If You want it seriously loud, rather use more panel width (10"-15") and less height (50" -70"). Than You have more reserves at the lower end. Set the resonance as high as possible (>150Hz) by using strong mechanical tension and approriately placed diaphragm supports (with a flat panel of the suggested size and d/s You can e.g. place horizontal spacers every 100-120mm. Such a panel would present a capacity of ~2nF (80kOhms@1kHz, 4kOhms@20kHz). So a transformer with something between 1:50 and 1:75 could be ok for fullsize driven panels.

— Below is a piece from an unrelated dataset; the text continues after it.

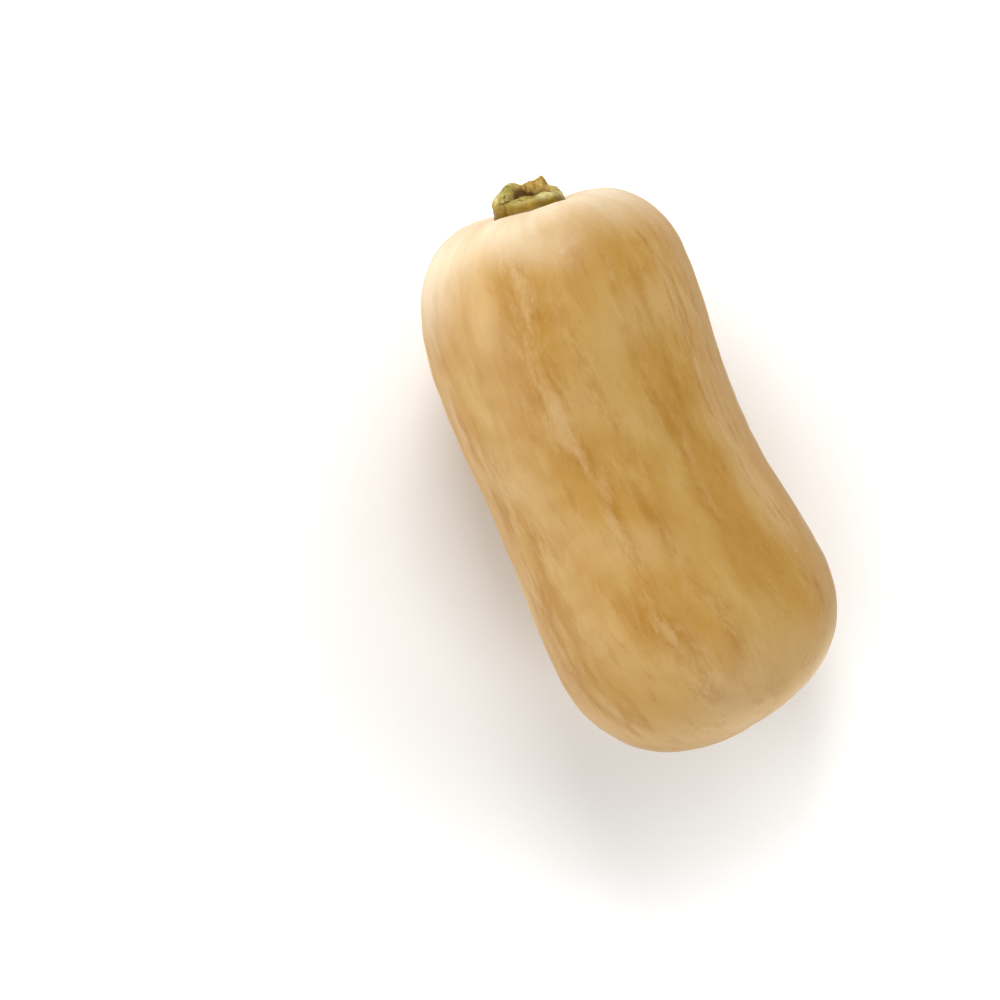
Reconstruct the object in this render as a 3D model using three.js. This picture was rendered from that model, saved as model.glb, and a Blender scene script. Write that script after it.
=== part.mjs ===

With segmented panels You could go up a bit in transformation factor (~1:100).
1.5mm will allow for a max. signal-voltage of ~3kVp-p (1kVrms). So the amp should be able to produce at min. clean and stable 20Vrms (100W@4Ohms).
As transformers You could than use a pair of simple power toroids 6V/230V/ >50VA, giving ~1:65-68). For a segmented wire panel You could use a quad of 4.5/230V (giving ~1:90-1:95). This way SPLs of >110dB@4m will be possible above 300Hz with very low distortion. This should be enough to satify even horn afficionados.

jauu
Calvin

;)
 
My first panel arrangement was 20 inches wide and 50 inches tall. Ran them from around 450hz up. With .60 panel thickness they played good and loud. Later with the mid bass horn I rearranged the panels to about 36" square amd set them on top of the horn. That worked very well too. Calvin is correct that more panel width will improve the low end response. Been a while since I did the math on all this stuff.

I was experimenting in the 70's following the Hermeyer/Sanders articles in the Audio Amateur. Lots of fun.